EIA Data has gaps thanks to renewable treatment. There is about 300,000 bpd of renewable diesel output only measured in the Petroleum Supply Monthly. Similarly, there are inventories of perhaps 7-million barrels of renewable and biodiesel that aren’t included in weekly EIA reports.  

Autumn maintenance season is light. There are turnarounds scheduled, particularly in September, October and November, but the work is not as intense as in Fall 2024 or Spring 2025.  

Diesel demand can be influenced by the homebuilding business and data suggests that industry is still in a slump.  

There is too much bullish sentiment. One tool used to determine whether futures are overbought, oversold or neutral is the Market Vane Bullish Consensus survey. The survey demands that traders identify themselves as bullish or bearish and when the ratio moves to say 65-75% bullish, which is where we are today, it can typically signal an overbought and perhaps overhyped market.  

Spread traders are notoriously fickle. A substantial portion of this summer’s rise in diesel can be credited to the buy ULSD/sell RBOB trend. Those bets on diesel eventually trading at 40-50cts/gal over RBOB aren’t necessarily held by traders with strong hands. When spread traders see the tide turning, they may panic to “leg out” of positions.  

Conclusions 

Diesel prices may indeed represent the most challenging segment of the barrel for forecasting.
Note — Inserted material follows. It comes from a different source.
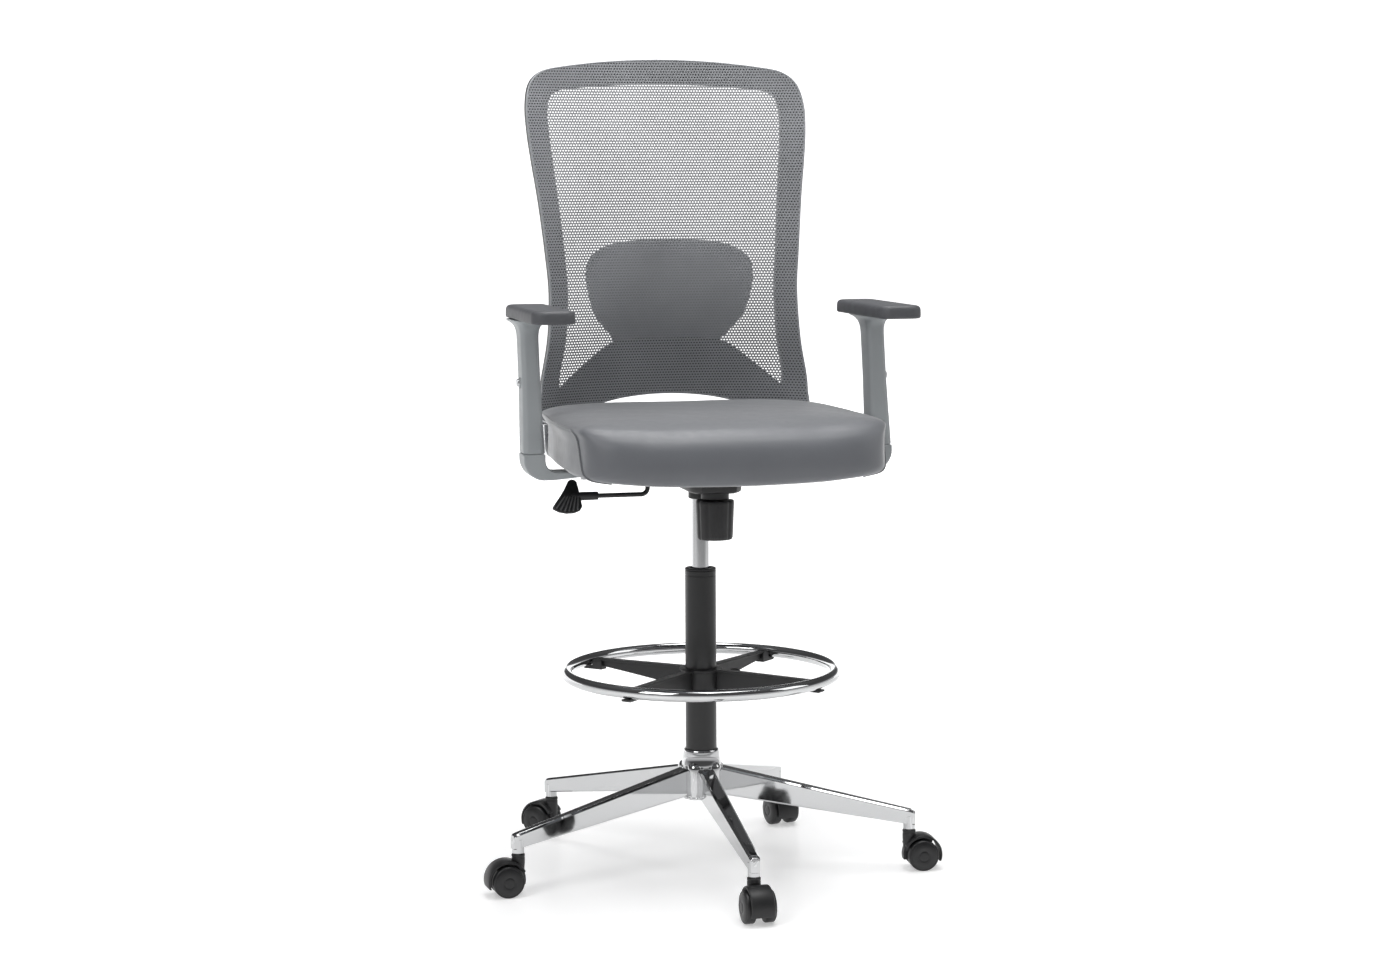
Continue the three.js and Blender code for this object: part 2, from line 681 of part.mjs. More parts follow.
function spider() {
  const hub = pipe(spiderInner, spiderOuter, SPIDER_FOOT, SPIDER_TOP, 0, 0, ROUND_SIDES);
  const arms = Array.from({ length: SPOKE_COUNT }, (_, i) => spun(spoke(), 45 + (i * 360) / SPOKE_COUNT));
  const boss = crossRod(2.2 * RING_SCREW_RADIUS, spiderInner + 1, bossReach, 0, bossZ);
  const screwRoom = crossRod(RING_SCREW_RADIUS + GAP, 0, bossReach + 1, 0, bossZ, 16);
  const bore = rod(spiderInner, SPIDER_FOOT - 1, SPIDER_TOP + 1, 0, 0, ROUND_SIDES);
  return cut(join(hub, boss, ...arms), bore, screwRoom);
}
const ringAxle = new THREE.TorusGeometry(RING_RADIUS, RING_TUBE + GAP, 10, 48);
ringAxle.translate(0, 0, RING_HEIGHT);
add("foot_ring_spider", cut(spider(), solid(ringAxle)), BLACK_NYLON);

/** A fluted outline: a circle whose radius rises and falls evenly. */
function flutedRing(radius, depth, flutes, pointsPerFlute, z) {
  const count = flutes * pointsPerFlute;
  return Array.from({ length: count }, (_, i) => {
    const angle = (2 * Math.PI * i) / count;
    const reach = radius - depth * (0.5 - 0.5 * Math.cos(flutes * angle));
    return [reach * Math.cos(angle), reach * Math.sin(angle), z];
  });
}
function ringKnob() {
  const grip = loft([
    flutedRing(RING_KNOB_RADIUS - 2, 1.4, 6, 4, 0),
    flutedRing(RING_KNOB_RADIUS, 2, 6, 4, 2),
    flutedRing(RING_KNOB_RADIUS, 2, 6, 4, RING_KNOB_LENGTH - 3),
    flutedRing(RING_KNOB_RADIUS - 3, 1.4, 6, 4, RING_KNOB_LENGTH),
  ]).rotate([0, 90, 0]);
  const screw = crossRod(RING_SCREW_RADIUS, spiderInner, RING_KNOB_START + 2, 0, bossZ, 16);
  return join(shifted(grip, RING_KNOB_START, 0, bossZ), screw);
}
add("foot_ring_knob", ringKnob(), BLACK_NYLON);

// ---------------------------------------------------------------- tilt mechanism
/** The pressed housing: an open tray with a tapering front, a boss for the cylinder and a cup for the spring. */
function mechanismHousing() {
  const shell = (inset, low, high) => {
    const w = HOUSING_HALF_WIDTH - inset;
    const front = HOUSING_FRONT + inset;
    const back = HOUSING_BACK - inset;
    const geometry = new THREE.ExtrudeGeometry(outline([
      [-w + 14, front],
      [w - 14, front],
      [w, front + 30],
      [w, back - 12],
      [w - 12, back],
      [-w + 12, back],
      [-w, back - 12],
      [-w, front + 30],
    ]), { depth: high - low, bevelEnabled: false });
    geometry.translate(0, 0, low);
    return solid(geometry);
  };
  const tray = cut(shell(0, HOUSING_FLOOR, HOUSING_RIM),
    shell(HOUSING_WALL, HOUSING_FLOOR + HOUSING_WALL, HOUSING_RIM + 1));
  const boss = rod(BOSS_RADIUS, BOSS_FOOT, HOUSING_FLOOR + 6, 0, 0, ROUND_SIDES);
  const cup = rod(CUP_RADIUS, CUP_FOOT, HOUSING_RIM - 4, 0, SPRING_Y, ROUND_SIDES);
  const cylinderRoom = rod(CYLINDER_RADIUS + GAP, BOSS_FOOT - 1, HOUSING_RIM, 0, 0, ROUND_SIDES);
  const cupRoom = rod(CUP_RADIUS - CUP_WALL, CUP_FOOT + CUP_WALL, HOUSING_RIM + 1, 0, SPRING_Y, ROUND_SIDES);
  const boltRoom = rod(BOLT_RADIUS + GAP, CUP_FOOT - 1, CUP_FOOT + CUP_WALL + 1, 0, SPRING_Y, 16);
  const pinRoom = crossRod(PIVOT_PIN_RADIUS + GAP, -PLATE_HALF_WIDTH, PLATE_HALF_WIDTH, PIVOT_Y, PIVOT_Z, 16);
  const cheek = (side) => {
    const x = side * (HOUSING_HALF_WIDTH - HOUSING_WALL / 2);
    return box([x - HOUSING_WALL / 2, -12, HOUSING_RIM - 2], [x + HOUSING_WALL / 2, 12, LEVER_Z + 10]);
  };
  const leverRoom = crossRod(BUSH_RADIUS + 0.8, -HOUSING_HALF_WIDTH - 2, -HOUSING_HALF_WIDTH + 6, 0, LEVER_Z);
  return cut(join(tray, boss, cup, cheek(-1)), cylinderRoom, cupRoom, boltRoom, pinRoom, leverRoom);
}
add("mechanism_housing", mechanismHousing(), BLACK_PAINT);

const pivotLength = HOUSING_HALF_WIDTH + GAP + PLATE_THICK + 5;
add("tilt_pin", crossRod(PIVOT_PIN_RADIUS, -pivotLength, pivotLength, PIVOT_Y, PIVOT_Z, 16), STEEL);

/** A coil as a bar along a helix. */
class Helix extends THREE.Curve {
  constructor(radius, turns, z0, z1, y) {
    super();
    Object.assign(this, { radius, turns, z0, z1, y });
  }
  getPoint(t, target = new THREE.Vector3()) {
    const angle = 2 * Math.PI * this.turns * t;
    return target.set(
      this.radius * Math.cos(angle),
      this.y + this.radius * Math.sin(angle),
      lerp(this.z0, this.z1, t),
    );
  }
}
const springFoot = CUP_FOOT + CUP_WALL + GAP + SPRING_WIRE;
const springHead = HOUSING_RIM - SPRING_WIRE;
const coil = new Helix(SPRING_RADIUS, SPRING_TURNS, springFoot, springHead, SPRING_Y);
add("tension_spring", bar(coil, SPRING_WIRE, SPRING_TURNS * 9, 6), STEEL);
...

Based on the myriad of issues that have pushed prices well above midcycle operating norms, the current valuations appear justified, if stretched by historical standards. There is potential for worst-case scenarios to push prices toward stratospheric levels last witnessed in 2022.  

But there is also the potential for massive revaluations to the downside since distillate cracks are higher at midsummer than they’ve been since around 2012, except for the Russia-Ukraine spike in 2022. Returns, not just for diesel but for jet fuel, are sufficient to inspire very robust utilization throughout North America, perhaps contributing to inventory builds for diesel once summer is over.